To ask clients immediately to talk aboutthe death can simply re-traumatize them!
Only when sufficiently calmed can attention be focusedon ideas and the meaning of words.
Brain-Development Expert Bruce Perry
The trauma of the loved-one's death has basically "lodged" in the senses
and the emotions of the right brain because the analytical, thinking, and
verbal side (the left brain) was unable to receive all of the vital information
because the brain was so traumatized by the life-or-death trauma.
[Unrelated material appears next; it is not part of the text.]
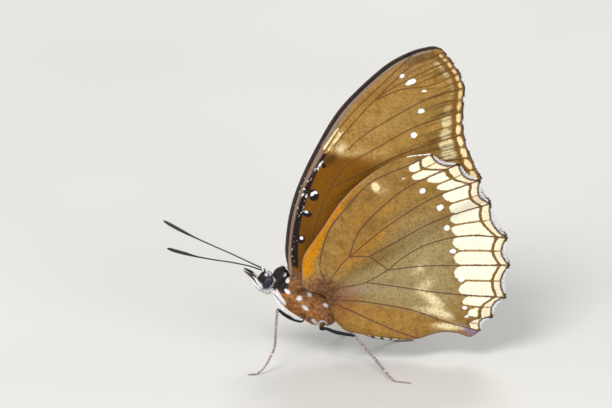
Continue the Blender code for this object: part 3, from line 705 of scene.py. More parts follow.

After such
trauma, the right hemisphere of the brain is given extra "sensitivity and
reactivity" within it to help compensate for the loss of power in the left-brain!
(This explains to me why I started writing poetry "prolifically" after Merry
Katherine's death.)
Therefore, it is very important for therapy to start with that creative
right brain before including intensive talk-therapy.
If you have been to therapy and your therapist ever used such techniques
as EMDR or maybe a Guided Imagery technique, s/he was using “right-brain”
therapy. EMDR is Eye-Movement Desensitization and Reprocessing, which
is a rapid-eye-movement technique to reduce some of the trauma of your story
for you, or if your therapist uses a Guided Imagery technique, s/he is teaching
you how to stabilize your emotions so that you can learn to do the self-care that
restores your calm should the emotions get stirred up too much at any given
time and trigger your body back into "fight-or-flight" traumatic reactions.
Ideally, you eventually will be able to use these techniques for yourself at
home, both for times of crisis and also for healthy maintenance of your war-torn
emotions. These are just two of the kinds of therapy we have discovered now
(since the 90's) that best "work" to initially help traumatized grievers when they
step into our offices.
That is why interventions that are based on a strictly cognitive,
problem-solving approach cannot impact terror-driven behavior.
The primitive brain and mid-brain cannot process cognitive
solutions aimed at the higher cortical functions. But imagery,
with its calming voice tones, soothing music and symbolic
representations of safety, can settle down hypervigilant brain
functioning and allow the higher brain to get back to doing its job.
Psychotherapist Belleruth Naparstek
In focusing on the right brain, your therapist must first teach you what you
must do to get "centered" (stabilized emotionally). After such calming
techniques are in place, then-and-only-then should the therapist proceed to tap
into the left-brain's verbal skills. If done in an appropriately timed way, then
your thinking and verbal skills can be very helpful to process the grief on
through with both left- and right-brains now working together!
For an excellent book to read that further articulates this research and
stipulates the kinds of appropriate therapy called for to effectively treat the
right brain first, you may want to read Invisible Heroes: Survivors of
Trauma and How They Heal by Belleruth Naparstek (New York:
Random House, 2004). (The quotes I have included in this post from
other experts in the field are from Naparstek's book.)
Oftentimes in trauma, healing cannot be completed because
traumatic experience becomes locked in various areas of the
brain. We don’t work trauma through by just talking about it.
Talking is primarily a left hemisphere activity. In order to complete
the healing process, a traumatized person must access the limbic
system and the right hemisphere of the brain, where images, body
sensations and feelings are stored. By activating this area of the
brain and accessing the stored images, body sensations and feelings,
a person is able to attach meaning to them and move this traumatic
material to more adaptive resolution.